== WHAT TO WORK ON ==
Starting at the first line of the data below, retype every line up to and including the one containing "sunk warp threads.".

+++ AVAILABLE DATA +++

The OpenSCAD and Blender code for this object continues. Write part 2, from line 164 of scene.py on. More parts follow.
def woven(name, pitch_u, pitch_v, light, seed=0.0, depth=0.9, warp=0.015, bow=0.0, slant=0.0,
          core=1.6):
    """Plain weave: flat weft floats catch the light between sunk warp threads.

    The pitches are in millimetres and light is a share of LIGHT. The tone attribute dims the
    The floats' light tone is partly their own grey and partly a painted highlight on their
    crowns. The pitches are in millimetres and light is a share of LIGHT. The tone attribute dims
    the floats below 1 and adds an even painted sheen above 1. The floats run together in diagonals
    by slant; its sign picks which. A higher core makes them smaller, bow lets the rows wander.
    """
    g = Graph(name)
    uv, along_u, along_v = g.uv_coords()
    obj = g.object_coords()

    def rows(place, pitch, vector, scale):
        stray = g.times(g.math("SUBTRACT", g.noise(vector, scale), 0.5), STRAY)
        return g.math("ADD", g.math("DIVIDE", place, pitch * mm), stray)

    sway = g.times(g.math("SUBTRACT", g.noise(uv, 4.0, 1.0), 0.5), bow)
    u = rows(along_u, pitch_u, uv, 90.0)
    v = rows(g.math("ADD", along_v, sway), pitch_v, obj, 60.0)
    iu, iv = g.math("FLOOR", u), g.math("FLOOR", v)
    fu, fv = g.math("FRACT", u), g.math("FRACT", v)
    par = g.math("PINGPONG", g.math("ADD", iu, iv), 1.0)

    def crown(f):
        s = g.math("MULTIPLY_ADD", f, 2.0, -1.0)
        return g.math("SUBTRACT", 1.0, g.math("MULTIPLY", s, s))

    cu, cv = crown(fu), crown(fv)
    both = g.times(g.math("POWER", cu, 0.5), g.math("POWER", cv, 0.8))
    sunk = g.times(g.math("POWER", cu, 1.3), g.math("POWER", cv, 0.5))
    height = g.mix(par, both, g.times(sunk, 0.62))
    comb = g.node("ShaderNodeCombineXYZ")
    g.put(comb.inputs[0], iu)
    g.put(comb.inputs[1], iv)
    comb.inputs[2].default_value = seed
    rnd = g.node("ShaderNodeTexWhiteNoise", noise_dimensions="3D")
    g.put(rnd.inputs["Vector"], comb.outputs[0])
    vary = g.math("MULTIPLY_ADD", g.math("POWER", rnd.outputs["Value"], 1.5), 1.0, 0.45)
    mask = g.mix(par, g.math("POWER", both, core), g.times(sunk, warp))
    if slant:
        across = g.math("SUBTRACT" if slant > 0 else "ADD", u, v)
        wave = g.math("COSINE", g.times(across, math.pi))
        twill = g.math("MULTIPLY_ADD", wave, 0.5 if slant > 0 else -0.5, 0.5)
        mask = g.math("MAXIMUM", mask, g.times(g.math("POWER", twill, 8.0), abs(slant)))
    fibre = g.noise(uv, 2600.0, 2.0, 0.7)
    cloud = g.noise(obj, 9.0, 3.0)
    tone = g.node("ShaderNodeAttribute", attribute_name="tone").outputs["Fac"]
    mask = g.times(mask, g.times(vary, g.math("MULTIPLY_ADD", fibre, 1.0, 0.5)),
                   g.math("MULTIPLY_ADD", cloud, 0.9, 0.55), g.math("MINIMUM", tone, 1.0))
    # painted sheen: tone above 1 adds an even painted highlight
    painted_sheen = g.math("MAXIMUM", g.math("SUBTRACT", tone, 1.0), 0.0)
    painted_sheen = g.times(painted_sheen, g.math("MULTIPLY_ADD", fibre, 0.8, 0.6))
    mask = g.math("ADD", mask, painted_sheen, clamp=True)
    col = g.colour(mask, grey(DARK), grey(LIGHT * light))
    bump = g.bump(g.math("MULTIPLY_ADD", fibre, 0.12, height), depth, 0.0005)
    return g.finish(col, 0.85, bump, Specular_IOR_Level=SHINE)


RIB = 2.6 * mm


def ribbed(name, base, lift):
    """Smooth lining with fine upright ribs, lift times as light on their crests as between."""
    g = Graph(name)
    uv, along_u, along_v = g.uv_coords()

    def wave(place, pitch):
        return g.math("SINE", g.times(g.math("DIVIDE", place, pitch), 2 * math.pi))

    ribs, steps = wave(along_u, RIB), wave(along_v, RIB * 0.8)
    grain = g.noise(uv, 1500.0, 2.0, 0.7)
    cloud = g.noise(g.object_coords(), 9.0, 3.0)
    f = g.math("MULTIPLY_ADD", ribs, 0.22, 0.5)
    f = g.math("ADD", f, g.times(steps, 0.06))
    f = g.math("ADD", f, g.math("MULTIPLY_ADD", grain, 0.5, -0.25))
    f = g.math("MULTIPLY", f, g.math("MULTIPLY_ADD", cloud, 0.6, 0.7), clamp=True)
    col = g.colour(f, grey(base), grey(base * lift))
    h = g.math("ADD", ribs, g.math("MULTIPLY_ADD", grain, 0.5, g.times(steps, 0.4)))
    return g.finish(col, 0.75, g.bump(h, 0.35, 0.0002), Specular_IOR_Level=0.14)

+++

== EXERCISE RESULT ==
The OpenSCAD and Blender code for this object continues. Write part 2, from line 164 of scene.py on. More parts follow.
def woven(name, pitch_u, pitch_v, light, seed=0.0, depth=0.9, warp=0.015, bow=0.0, slant=0.0,
          core=1.6):
    """Plain weave: flat weft floats catch the light between sunk warp threads.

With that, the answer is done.